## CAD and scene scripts
'''

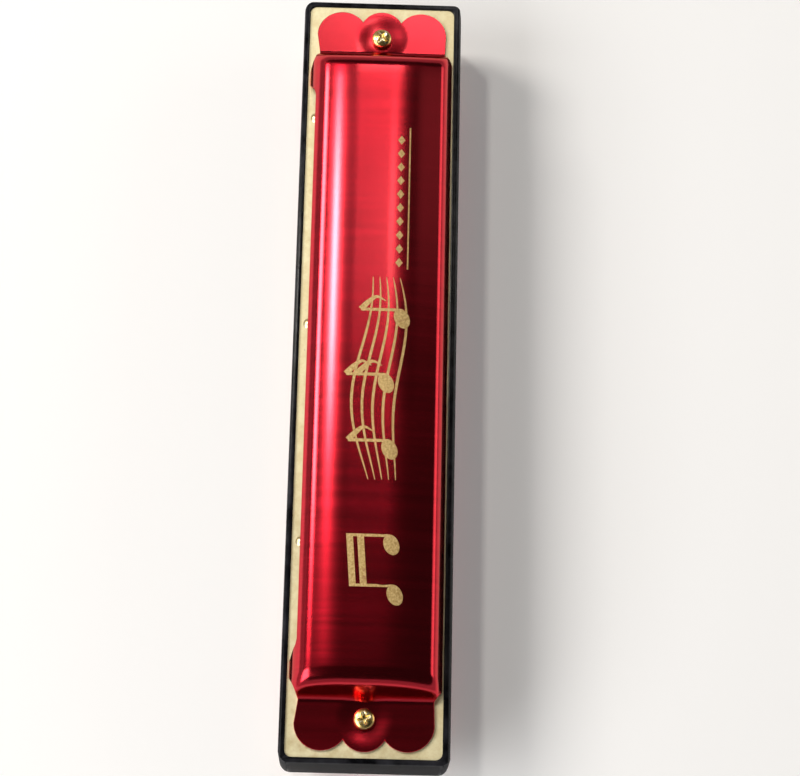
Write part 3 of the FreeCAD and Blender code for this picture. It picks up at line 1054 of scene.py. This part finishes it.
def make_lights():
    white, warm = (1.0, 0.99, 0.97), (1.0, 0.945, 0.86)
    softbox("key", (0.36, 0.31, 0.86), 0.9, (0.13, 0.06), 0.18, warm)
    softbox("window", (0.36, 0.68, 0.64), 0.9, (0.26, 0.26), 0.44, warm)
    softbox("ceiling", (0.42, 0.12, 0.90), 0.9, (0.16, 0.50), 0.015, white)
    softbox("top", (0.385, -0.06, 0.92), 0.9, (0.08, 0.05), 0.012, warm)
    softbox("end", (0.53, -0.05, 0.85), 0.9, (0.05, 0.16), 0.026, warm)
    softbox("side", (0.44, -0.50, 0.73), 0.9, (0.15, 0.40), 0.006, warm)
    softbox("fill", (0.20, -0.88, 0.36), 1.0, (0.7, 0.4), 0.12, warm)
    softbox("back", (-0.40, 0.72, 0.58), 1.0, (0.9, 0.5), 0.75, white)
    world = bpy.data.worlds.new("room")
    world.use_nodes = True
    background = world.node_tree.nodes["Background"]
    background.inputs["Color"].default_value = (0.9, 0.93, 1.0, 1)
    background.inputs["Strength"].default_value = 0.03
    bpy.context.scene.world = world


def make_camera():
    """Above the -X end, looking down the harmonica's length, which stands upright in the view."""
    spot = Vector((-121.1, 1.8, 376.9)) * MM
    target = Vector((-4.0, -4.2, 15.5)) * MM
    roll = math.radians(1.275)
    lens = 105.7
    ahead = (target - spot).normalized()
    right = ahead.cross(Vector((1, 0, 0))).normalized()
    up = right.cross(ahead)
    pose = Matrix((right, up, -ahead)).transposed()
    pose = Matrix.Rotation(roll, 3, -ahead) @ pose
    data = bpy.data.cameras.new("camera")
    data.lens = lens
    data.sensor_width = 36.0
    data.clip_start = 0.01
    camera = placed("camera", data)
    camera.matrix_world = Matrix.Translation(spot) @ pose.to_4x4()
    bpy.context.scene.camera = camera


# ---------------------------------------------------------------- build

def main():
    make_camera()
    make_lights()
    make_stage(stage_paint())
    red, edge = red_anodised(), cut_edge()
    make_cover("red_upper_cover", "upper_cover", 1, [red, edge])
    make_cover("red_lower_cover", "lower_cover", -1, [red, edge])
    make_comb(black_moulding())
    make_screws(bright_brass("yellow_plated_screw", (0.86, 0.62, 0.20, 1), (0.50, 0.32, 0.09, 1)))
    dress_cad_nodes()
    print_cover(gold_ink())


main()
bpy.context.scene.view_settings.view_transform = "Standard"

'''
'''

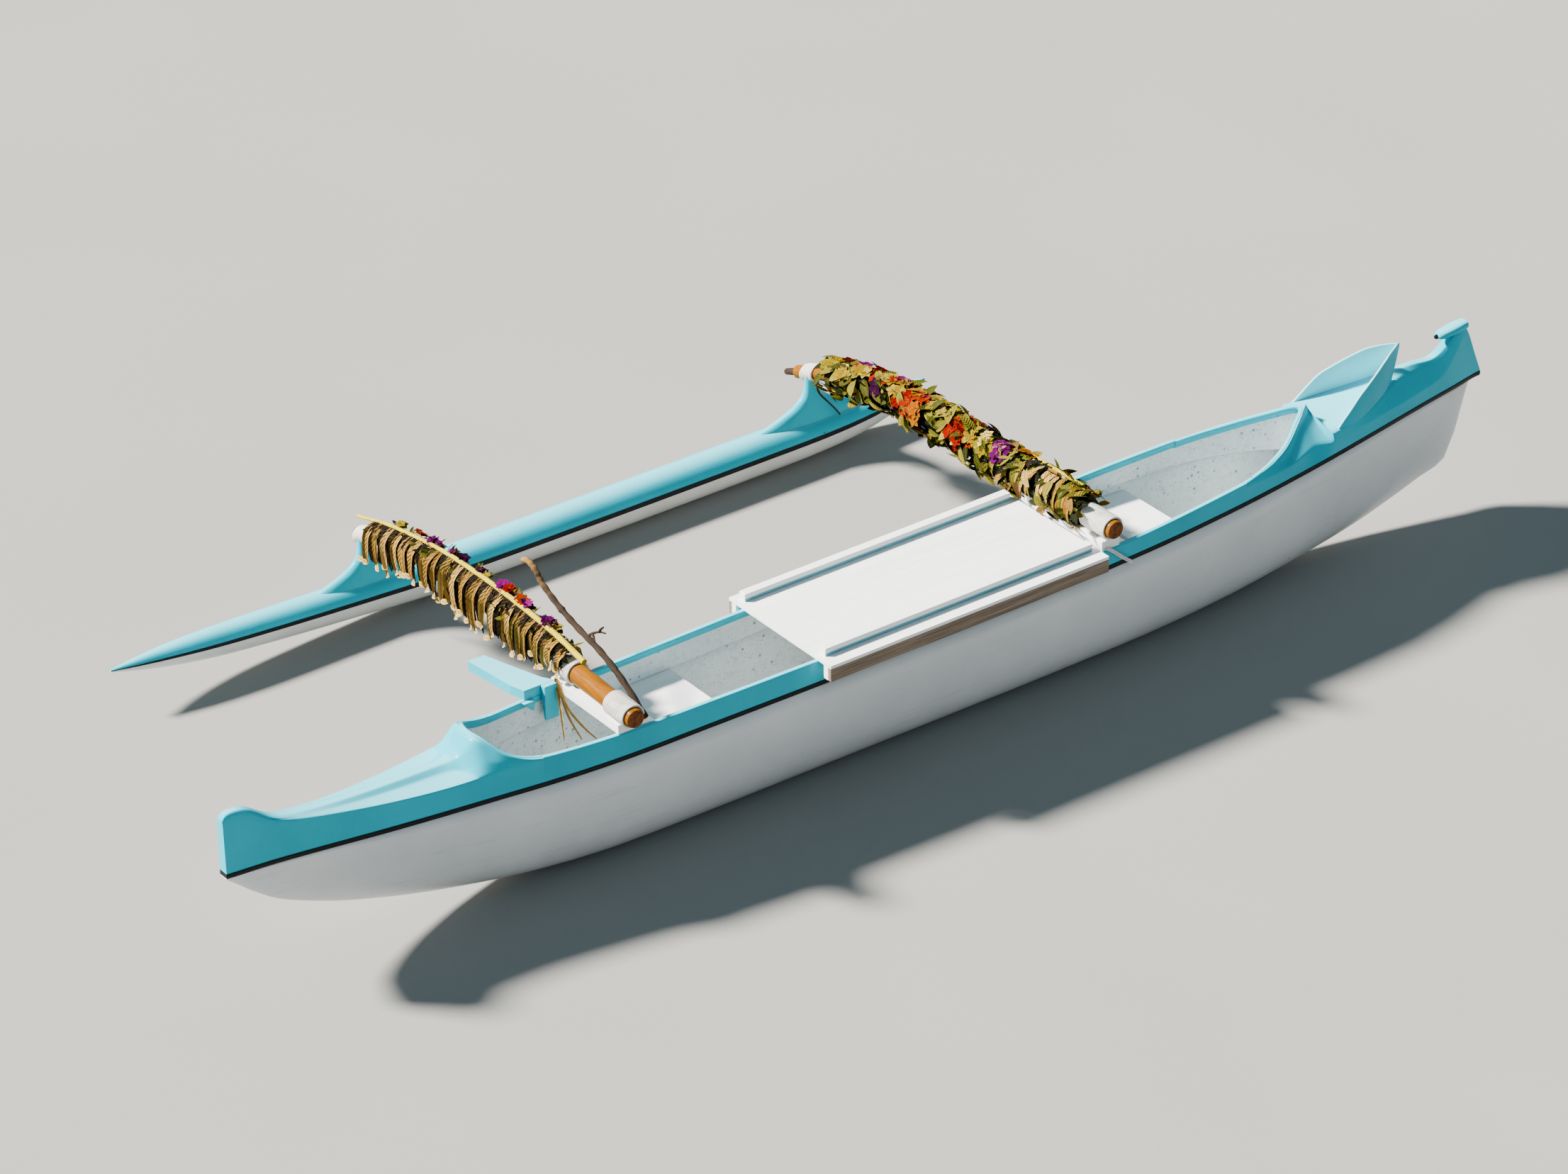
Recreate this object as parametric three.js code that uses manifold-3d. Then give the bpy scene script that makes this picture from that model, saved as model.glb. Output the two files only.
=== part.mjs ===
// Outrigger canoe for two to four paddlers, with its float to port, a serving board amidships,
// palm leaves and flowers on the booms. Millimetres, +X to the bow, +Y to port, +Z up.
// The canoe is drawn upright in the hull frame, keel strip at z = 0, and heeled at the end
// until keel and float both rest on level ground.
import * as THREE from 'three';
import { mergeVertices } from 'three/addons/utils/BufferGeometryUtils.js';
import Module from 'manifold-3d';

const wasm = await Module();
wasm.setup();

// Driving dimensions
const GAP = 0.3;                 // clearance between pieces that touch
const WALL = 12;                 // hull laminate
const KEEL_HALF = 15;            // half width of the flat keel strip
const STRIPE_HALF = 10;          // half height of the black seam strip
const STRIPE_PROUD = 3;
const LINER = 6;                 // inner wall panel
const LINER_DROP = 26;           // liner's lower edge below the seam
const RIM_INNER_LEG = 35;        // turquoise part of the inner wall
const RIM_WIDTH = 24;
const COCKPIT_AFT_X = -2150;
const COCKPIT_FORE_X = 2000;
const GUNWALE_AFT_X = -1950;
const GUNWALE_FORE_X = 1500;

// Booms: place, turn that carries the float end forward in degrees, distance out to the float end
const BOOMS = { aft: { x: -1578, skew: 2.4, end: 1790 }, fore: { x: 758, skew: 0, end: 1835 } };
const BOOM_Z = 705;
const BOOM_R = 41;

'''

## Stated goal
Look above for every line with the word "picture" and copy it.

## The result
Write part 3 of the FreeCAD and Blender code for this picture. It picks up at line 1054 of scene.py. This part finishes it.
Recreate this object as parametric three.js code that uses manifold-3d. Then give the bpy scene script that makes this picture from that model, saved as model.glb. Output the two files only.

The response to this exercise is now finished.